What this task involves: From the listing below, return each line that includes "manifold".

+-------+

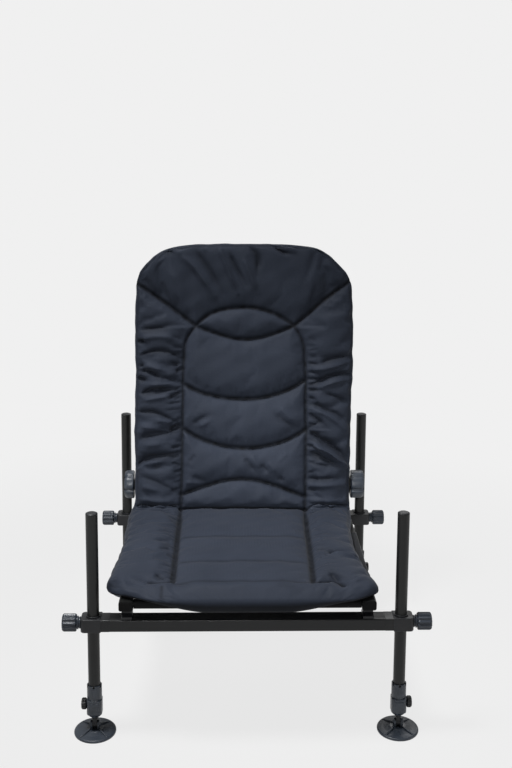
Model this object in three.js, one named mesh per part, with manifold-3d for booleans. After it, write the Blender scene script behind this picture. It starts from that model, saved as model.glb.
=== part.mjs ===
// Folding carp fishing chair: two grooved crossbars on four sliding legs, two seat rails, a
// laced sling, a quilted two-part mattress and a back frame that turns in two recliner hinges.
// The frame is drawn square, with X across, Y towards the back and Z along the legs from the
// top faces of the crossbars, and the whole frame then leans back by seatTiltShare of a turn.
import * as THREE from 'three';
import { mergeVertices } from 'three/addons/utils/BufferGeometryUtils.js';
import Module from 'manifold-3d';

const wasm = await Module();
wasm.setup();

// Shares and counts
const seatTiltShare = 4 / 360;
const reclineShare = 8 / 360;
const tubeSides = 16;
const smallSides = 12;
const tinySides = 8;
const discSides = 24;
const earSides = 12;
const noseSteps = 3;
const blockSteps = 2;
const backTubeSteps = 7;
const clampLobes = 8;
const reclinerLobes = 10;
const footKnobLobes = 8;
const knobSteps = 3;
const grooveCount = 5;
const footRibCount = 4;
const sleeveNotchCount = 6;
const eyeletCount = 5;
const cordSides = 6;
const cordBendSteps = 2;
const backBendSteps = 5;
const cordEarlyShare = 0.24;
const cordLateShare = 0.62;
const cordRiseShare = 0.14;
const seatBendShare = 60 / 360;
const flankShare = 0.4;
const lensShare = 0.66;
const lensTaperShare = 0.12;
const rimShares = [0.62, 0.3, 0.06];
const hookFadeShares = [1, 0.6, 0];
const diagonalFadeShares = [1, 1, 0.8];
const bellyOuterShare = 0.78;
const bellyInnerShare = 0.68;

// Clearances
const gap = 0.3;
const slideGap = 0.4;
const holeGap = 0.3;
const overrun = 2;

// Crossbars
const frontLegOffset = 70;
const rearLegOffset = 54;
const barSpacing = 616;
const barDepth = 39;
const barHeight = 26;
const barWall = 2.4;
const barCorner = 2.5;
const grooveWidth = 2;
const grooveDepth = 0.8;
const grooveBand = 24;
const barTopHeight = 235.5;

// Crossbar end caps
const capInner = 34;
const capOuter = 25;
const capDepth = 42;
const capHeight = 29;
const capEdge = 1.5;
const capBossRadius = 11;
const capBossLength = 3;
const spigotLength = 15;
const spigotWall = 3;
const screwRadius = 4;

// Clamp knobs
const clampKnobRadius = 18.5;
const clampLobeDepth = 1.4;
const clampKnobLength = 26;
const clampKnobEdge = 3;
const clampShoulderLength = 7;
const clampShoulderRadius = 9;
const clampNeckRadius = 6.5;
const clampNeckLength = 2.5;

// Legs
const legRadius = 12.5;
const legWall = 1.5;
const legLength = 483;
const legPlugRim = 3;
const legPlugDrop = 14;
const legPlugEdge = 1;

// Feet, heights measured up the leg from the floor
const footRadius = 44;
const footRimHeight = 5;
const footHubRadius = 17;
const footHubHeight = 9.5;
const footDish = 2;
const footLip = 4;
const footRibWidth = 3.4;
const footRibHeight = 12.5;
const footRibTail = 3;
const footEarWidth = 18;
const footEarThickness = 5;
const footPinHeight = 18;
const footPinRadius = 3;
const footPinHeadRadius = 4.6;
const footPinHead = 2;
const footEyeThickness = 9;
const footEyeWidth = 16;
const footStemRadius = 7;
const footStemBottom = 31;
const footStemTop = 72;
const footBlockBottom = 38;
const footBlockTop = 77;
const footBlockWidth = 32;
const footBlockCorner = 9;
const footBlockChamfer = 6;
const footWebTop = 76;
const footSleeveTop = 108;
const footSleeveRadius = 15.5;
const sleeveNotchDepth = 5;
const sleeveNotchWidth = 4;
const footKnobHeight = 64;
const footKnobRadius = 12;
const footKnobLobe = 1;
const footKnobLength = 11;
const footKnobEdge = 1.5;
const footScrewRadius = 3;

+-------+

Result:
Model this object in three.js, one named mesh per part, with manifold-3d for booleans. After it, write the Blender scene script behind this picture. It starts from that model, saved as model.glb.
import Module from 'manifold-3d';